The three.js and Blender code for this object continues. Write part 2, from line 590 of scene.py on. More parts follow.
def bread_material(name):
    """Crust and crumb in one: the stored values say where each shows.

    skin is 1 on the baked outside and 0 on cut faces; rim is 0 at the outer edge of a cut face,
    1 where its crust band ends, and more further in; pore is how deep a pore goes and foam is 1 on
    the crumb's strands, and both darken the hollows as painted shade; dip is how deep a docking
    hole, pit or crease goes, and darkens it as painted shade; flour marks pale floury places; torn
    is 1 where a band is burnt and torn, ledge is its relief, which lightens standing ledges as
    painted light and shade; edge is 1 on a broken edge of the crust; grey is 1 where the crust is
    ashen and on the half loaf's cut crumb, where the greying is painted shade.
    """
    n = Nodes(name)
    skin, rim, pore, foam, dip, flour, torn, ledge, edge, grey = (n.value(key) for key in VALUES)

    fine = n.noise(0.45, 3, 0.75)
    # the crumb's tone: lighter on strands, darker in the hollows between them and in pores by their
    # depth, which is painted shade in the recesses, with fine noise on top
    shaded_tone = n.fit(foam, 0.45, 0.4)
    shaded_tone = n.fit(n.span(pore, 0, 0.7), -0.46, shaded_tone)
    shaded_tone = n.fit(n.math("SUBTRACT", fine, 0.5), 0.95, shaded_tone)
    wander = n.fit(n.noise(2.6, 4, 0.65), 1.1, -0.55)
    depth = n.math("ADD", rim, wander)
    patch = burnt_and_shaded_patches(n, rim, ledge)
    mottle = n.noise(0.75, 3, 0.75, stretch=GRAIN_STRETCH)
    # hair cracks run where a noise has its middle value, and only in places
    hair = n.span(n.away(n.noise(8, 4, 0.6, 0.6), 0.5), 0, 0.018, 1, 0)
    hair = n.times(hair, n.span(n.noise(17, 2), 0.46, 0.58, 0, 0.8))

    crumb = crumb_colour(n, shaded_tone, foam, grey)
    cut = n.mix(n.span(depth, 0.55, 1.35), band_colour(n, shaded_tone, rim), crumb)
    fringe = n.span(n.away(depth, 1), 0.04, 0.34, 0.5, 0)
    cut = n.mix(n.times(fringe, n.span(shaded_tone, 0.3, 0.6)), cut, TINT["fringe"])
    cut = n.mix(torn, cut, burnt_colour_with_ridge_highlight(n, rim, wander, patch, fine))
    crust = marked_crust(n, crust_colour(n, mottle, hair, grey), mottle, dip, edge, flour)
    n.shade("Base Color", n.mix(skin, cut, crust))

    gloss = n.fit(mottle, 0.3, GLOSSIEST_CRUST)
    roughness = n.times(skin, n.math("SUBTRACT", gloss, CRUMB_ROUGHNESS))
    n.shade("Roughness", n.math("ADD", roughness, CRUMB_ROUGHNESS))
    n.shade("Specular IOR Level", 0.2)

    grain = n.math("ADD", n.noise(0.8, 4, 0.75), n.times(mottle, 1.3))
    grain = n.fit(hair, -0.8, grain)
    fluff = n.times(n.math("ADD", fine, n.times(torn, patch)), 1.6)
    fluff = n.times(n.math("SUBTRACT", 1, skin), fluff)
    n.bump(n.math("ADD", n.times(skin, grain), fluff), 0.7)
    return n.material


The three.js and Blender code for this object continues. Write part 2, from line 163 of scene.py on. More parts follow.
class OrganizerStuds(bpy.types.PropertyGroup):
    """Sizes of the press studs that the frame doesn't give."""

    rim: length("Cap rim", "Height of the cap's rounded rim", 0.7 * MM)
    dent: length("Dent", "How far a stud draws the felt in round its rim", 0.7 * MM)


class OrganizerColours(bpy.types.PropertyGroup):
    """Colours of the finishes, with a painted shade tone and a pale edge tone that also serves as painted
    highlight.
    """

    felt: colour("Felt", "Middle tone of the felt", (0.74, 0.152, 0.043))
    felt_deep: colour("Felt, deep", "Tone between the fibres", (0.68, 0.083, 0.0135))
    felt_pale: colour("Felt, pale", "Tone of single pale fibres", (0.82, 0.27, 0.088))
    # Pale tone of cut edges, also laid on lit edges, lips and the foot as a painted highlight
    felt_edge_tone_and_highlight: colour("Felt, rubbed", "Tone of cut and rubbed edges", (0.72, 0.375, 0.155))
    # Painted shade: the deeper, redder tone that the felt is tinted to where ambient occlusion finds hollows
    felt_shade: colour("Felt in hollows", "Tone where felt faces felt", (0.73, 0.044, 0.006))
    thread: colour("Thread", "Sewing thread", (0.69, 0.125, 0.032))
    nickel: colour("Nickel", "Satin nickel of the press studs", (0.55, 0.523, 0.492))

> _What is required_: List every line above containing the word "from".

> _Reply to the exercise_:
The three.js and Blender code for this object continues. Write part 2, from line 590 of scene.py on. More parts follow.
The three.js and Blender code for this object continues. Write part 2, from line 163 of scene.py on. More parts follow.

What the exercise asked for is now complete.